Gray’s family, friends, and hundreds of others have taken to the streets throughout the past week for vigils, marches, and protests, some of which escalated into confrontations with police and resulted in dozens of arrests. Tensions in the Brooklyn neighborhood of East Flatbush remain high, and conversations have begun about what to do with the anger felt by other young people in the community. Police allegations that Gray had a gun and his reported gang membership could make him appear a less sympathetic victim than Trayvon Martin or Ramarley Graham. But it remains true that another young man is dead in a community with a history of problems with the police. As his mother, Carol Gray, put it in a Thursday statement, “He’s not the public’s angel, but he’s my angel…he was slaughtered and I want to know why.”
A week after the shooting tragedy, a panel of guests on Melissa Harris-Perry discussed whether it is possible to balance civil rights against the need to stop violent crime, and how policies like the New York Police Department's controversial stop-and-frisk could lead to stories similar to that of Gray's tragic death.
"The outrage and the tension that is happening in communities now is not new," said Vince Warren of the Center for Constitutional Rights. "That there is even a question about whether Gray may have deserved his grisly end because of his alleged affiliations, is, like the fact that 87% of the people stopped-and-frisked by the police are either black or Hispanic, a reminder that non-white Americans, and non-white men in particular, are criminalized and stereotyped throughout their lives." As New York State Sen. Eric Adams put it Saturday, "No innocent child should be approached by a person with a gun. It doesn’t matter if that person is wearing blue jeans or a blue uniform. The problem is that it’s an oxymoron for some to say black child and innocent in the same sentence."
The city’s own statistics suggest the answer to Carol Gray's question of why her son's life was taken cannot be separated from the NYPD’s policies and heavy presence in the neighborhood. Mayor Bloomberg recently announced that the NYPD had stopped and frisked 5 million people. As the Wall Street Journal reported on Friday, the 67th Precinct saw almost 94% of its stop-and-frisks end without any charges, the second-highest rate in the city. This is also the second time in less than a year that protests have broken out in the wake of a police shooting in the neighborhood. In June of last year, 23-year-old Shantel Davis was killed by a police officer after a car chase.

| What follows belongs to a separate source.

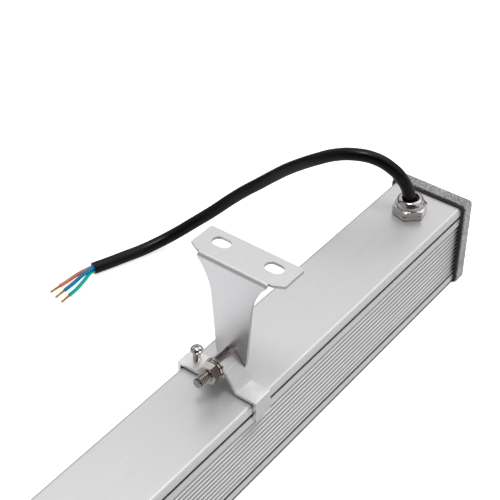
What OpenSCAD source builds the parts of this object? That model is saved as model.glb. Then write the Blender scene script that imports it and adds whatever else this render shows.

On Thursday, the fourth night of protest, community representatives such as City Councilman Jumaane Williams met at a local church while a small group of youths and activists marched to the 67th Precinct. Williams criticized “adults from OUTSIDE the community” in a tweet late Tuesday night, suggesting that the young people involved in clashes with the police were incited by agitators, although he did not specify who these outside agitators might be. There is still no consensus on how to quell the rage behind the protests. Warren, on msnbc Saturday, suggested a possible way forward. “Police officers need to police in a way that protects the communities," he said, "and not police the communities themselves.”